- **INSTRUCTION**
Repeat the lines of the data that follow, please, starting at the first and stopping after the one with "attach(piece, rider)".

- **AVAILABLE DATA**
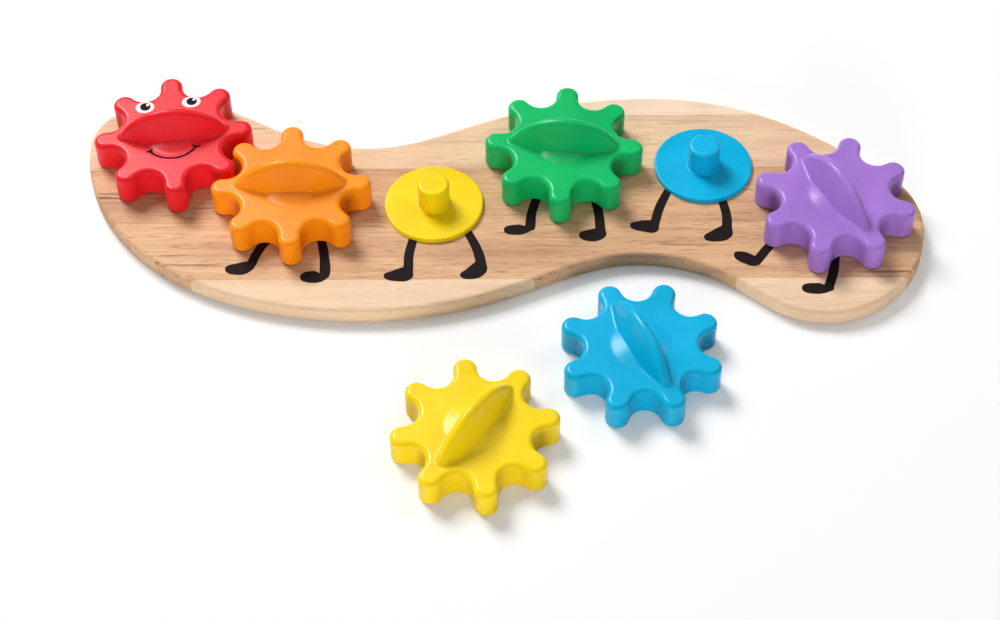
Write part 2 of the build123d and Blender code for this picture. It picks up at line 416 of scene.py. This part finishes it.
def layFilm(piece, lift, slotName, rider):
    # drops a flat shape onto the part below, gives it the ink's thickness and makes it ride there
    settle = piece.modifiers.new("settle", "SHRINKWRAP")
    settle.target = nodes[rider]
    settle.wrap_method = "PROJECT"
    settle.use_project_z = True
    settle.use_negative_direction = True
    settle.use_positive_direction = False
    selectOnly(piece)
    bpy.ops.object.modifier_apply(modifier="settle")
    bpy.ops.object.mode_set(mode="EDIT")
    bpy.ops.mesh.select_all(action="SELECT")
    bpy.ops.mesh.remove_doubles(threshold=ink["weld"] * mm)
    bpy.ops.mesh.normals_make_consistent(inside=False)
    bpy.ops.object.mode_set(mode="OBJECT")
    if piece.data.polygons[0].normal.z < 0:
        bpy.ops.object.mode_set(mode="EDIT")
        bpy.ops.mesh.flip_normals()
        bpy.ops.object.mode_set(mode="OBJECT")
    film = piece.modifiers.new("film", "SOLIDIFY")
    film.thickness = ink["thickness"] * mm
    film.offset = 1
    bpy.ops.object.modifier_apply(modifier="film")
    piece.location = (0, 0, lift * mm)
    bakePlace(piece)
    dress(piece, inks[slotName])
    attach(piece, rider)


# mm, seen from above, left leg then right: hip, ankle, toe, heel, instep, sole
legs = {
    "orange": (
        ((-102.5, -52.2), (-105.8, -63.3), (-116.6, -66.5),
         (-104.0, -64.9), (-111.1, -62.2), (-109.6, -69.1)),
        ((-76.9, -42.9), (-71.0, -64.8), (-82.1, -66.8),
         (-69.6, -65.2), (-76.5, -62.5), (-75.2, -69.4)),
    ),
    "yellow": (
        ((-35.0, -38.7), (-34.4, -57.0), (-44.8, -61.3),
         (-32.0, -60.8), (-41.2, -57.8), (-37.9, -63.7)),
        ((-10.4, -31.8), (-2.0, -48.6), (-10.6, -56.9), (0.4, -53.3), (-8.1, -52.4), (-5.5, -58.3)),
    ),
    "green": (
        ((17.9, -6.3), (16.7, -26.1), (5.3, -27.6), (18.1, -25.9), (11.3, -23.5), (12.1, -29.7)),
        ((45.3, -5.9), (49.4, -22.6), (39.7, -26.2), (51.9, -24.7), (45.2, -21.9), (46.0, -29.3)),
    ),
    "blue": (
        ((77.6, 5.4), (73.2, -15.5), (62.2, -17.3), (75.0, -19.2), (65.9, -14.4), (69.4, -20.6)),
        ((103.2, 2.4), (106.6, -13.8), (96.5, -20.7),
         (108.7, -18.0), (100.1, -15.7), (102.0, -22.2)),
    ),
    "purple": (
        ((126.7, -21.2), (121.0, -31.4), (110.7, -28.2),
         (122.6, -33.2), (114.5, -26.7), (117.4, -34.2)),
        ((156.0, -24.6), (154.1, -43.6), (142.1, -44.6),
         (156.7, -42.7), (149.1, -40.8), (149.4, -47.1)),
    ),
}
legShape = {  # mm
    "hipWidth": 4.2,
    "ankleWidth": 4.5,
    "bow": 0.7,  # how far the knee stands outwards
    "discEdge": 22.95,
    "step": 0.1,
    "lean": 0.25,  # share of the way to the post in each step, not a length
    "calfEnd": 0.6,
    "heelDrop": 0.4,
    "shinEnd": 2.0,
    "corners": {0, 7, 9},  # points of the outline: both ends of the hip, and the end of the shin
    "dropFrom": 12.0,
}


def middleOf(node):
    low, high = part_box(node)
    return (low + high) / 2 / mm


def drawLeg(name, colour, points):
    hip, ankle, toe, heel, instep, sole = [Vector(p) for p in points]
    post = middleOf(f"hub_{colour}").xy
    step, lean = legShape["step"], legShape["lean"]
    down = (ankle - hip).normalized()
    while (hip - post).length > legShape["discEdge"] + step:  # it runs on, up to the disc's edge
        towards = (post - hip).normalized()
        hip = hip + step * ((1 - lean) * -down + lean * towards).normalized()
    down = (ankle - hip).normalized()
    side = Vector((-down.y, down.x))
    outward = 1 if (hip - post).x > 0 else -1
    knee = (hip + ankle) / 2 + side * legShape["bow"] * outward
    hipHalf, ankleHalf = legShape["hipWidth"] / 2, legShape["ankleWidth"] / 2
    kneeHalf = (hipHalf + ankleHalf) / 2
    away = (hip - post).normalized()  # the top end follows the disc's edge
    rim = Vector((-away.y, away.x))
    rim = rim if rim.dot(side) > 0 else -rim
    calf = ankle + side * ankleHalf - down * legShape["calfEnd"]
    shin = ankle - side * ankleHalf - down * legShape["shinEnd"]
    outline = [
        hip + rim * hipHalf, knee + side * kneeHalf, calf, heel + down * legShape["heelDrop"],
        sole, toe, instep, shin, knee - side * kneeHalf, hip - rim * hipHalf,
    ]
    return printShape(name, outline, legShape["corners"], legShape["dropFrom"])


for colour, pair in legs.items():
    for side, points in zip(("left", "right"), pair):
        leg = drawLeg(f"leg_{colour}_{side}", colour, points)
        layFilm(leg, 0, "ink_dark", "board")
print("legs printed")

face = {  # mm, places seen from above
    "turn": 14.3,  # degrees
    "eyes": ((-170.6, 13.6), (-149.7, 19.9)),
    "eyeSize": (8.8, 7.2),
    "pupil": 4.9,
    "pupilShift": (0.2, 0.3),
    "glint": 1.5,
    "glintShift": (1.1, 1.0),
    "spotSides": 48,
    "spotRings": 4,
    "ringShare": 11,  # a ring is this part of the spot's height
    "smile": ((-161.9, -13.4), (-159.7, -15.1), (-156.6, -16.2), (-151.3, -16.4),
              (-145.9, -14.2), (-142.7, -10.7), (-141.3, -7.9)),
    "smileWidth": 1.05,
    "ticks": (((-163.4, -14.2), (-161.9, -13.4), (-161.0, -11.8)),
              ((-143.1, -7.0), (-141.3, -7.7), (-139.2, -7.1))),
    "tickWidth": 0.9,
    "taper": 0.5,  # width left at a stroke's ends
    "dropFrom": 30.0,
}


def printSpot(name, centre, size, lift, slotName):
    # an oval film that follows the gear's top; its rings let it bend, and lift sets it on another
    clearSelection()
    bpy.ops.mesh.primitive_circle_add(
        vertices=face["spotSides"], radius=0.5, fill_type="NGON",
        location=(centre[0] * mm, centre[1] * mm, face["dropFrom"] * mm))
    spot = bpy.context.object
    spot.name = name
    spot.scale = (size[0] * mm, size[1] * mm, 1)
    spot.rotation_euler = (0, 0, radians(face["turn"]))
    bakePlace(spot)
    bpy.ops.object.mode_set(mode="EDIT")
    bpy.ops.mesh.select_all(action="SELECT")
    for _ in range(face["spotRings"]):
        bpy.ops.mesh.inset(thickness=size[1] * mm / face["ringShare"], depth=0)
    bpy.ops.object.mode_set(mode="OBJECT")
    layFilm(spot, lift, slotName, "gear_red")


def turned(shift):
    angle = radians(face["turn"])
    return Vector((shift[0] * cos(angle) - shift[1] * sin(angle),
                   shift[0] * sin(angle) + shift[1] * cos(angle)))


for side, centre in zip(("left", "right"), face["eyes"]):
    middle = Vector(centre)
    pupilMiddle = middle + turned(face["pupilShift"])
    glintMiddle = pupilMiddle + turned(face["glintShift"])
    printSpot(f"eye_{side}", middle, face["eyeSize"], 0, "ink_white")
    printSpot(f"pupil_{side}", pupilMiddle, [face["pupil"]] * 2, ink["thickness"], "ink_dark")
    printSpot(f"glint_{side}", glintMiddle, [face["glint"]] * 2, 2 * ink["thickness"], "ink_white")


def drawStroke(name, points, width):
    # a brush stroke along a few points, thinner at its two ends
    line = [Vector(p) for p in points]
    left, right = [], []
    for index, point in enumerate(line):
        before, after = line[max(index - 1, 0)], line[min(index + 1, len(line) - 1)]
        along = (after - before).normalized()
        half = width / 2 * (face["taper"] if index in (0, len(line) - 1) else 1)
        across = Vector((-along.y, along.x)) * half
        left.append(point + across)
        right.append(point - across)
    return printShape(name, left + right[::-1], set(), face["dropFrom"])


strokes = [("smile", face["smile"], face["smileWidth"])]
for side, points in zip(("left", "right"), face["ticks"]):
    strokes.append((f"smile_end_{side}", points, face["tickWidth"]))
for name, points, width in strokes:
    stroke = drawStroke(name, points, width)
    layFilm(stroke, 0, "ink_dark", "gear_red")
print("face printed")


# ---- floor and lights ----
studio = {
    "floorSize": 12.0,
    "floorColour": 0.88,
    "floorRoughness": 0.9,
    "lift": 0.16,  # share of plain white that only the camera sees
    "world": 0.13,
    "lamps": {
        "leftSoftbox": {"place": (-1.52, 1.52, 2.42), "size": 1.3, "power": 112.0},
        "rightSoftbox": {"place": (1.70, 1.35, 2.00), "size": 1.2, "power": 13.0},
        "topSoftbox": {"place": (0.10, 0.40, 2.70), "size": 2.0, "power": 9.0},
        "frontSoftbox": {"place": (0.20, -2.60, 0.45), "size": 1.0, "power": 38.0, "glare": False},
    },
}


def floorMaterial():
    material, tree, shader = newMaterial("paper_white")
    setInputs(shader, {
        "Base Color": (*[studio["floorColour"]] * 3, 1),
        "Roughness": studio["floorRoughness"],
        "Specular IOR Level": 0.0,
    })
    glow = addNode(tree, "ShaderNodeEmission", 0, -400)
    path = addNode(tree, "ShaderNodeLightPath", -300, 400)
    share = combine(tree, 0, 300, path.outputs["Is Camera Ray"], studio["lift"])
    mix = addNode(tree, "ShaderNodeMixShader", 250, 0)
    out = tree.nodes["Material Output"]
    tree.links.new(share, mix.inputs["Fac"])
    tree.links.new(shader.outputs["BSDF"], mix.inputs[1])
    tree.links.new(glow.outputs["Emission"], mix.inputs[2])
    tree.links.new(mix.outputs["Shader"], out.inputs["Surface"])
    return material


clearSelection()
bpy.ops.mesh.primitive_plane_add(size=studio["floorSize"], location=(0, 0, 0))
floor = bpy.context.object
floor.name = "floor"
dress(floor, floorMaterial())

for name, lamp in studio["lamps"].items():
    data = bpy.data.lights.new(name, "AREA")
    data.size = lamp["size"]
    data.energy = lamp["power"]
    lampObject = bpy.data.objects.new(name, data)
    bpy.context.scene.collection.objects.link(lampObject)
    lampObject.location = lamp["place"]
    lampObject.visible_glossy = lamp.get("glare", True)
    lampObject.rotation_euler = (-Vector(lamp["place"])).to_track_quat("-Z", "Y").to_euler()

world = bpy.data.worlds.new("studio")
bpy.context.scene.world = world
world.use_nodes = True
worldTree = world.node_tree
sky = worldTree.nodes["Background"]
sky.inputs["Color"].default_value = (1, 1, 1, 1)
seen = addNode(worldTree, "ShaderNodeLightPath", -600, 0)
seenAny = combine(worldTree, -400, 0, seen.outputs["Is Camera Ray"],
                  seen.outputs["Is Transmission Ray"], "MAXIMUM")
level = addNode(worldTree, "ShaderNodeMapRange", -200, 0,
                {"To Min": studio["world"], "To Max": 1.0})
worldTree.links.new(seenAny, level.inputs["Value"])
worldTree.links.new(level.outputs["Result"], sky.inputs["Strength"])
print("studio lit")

- **EXERCISE ANSWER**
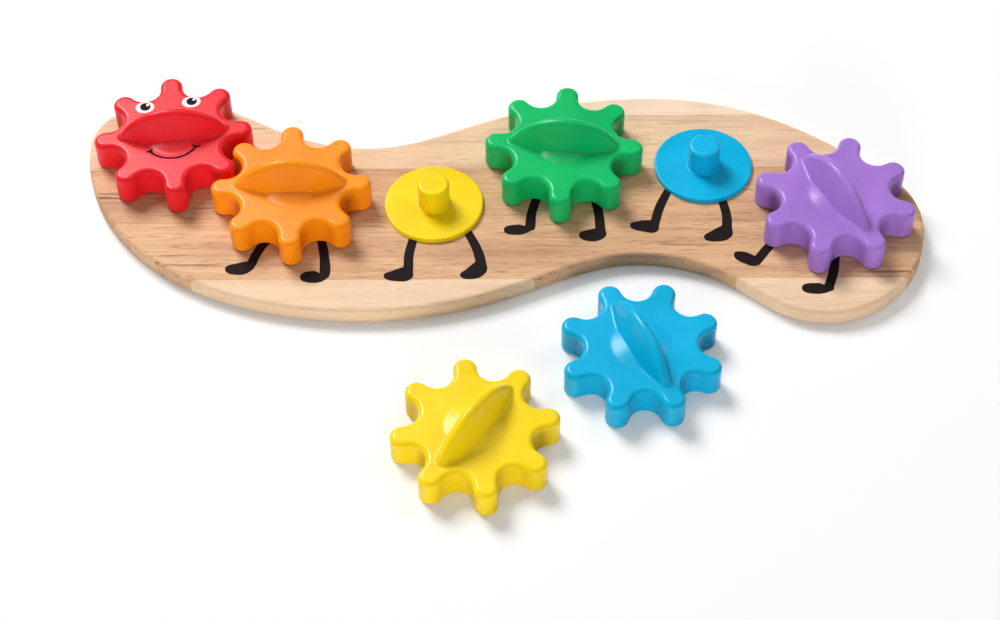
Write part 2 of the build123d and Blender code for this picture. It picks up at line 416 of scene.py. This part finishes it.
def layFilm(piece, lift, slotName, rider):
    # drops a flat shape onto the part below, gives it the ink's thickness and makes it ride there
    settle = piece.modifiers.new("settle", "SHRINKWRAP")
    settle.target = nodes[rider]
    settle.wrap_method = "PROJECT"
    settle.use_project_z = True
    settle.use_negative_direction = True
    settle.use_positive_direction = False
    selectOnly(piece)
    bpy.ops.object.modifier_apply(modifier="settle")
    bpy.ops.object.mode_set(mode="EDIT")
    bpy.ops.mesh.select_all(action="SELECT")
    bpy.ops.mesh.remove_doubles(threshold=ink["weld"] * mm)
    bpy.ops.mesh.normals_make_consistent(inside=False)
    bpy.ops.object.mode_set(mode="OBJECT")
    if piece.data.polygons[0].normal.z < 0:
        bpy.ops.object.mode_set(mode="EDIT")
        bpy.ops.mesh.flip_normals()
        bpy.ops.object.mode_set(mode="OBJECT")
    film = piece.modifiers.new("film", "SOLIDIFY")
    film.thickness = ink["thickness"] * mm
    film.offset = 1
    bpy.ops.object.modifier_apply(modifier="film")
    piece.location = (0, 0, lift * mm)
    bakePlace(piece)
    dress(piece, inks[slotName])
    attach(piece, rider)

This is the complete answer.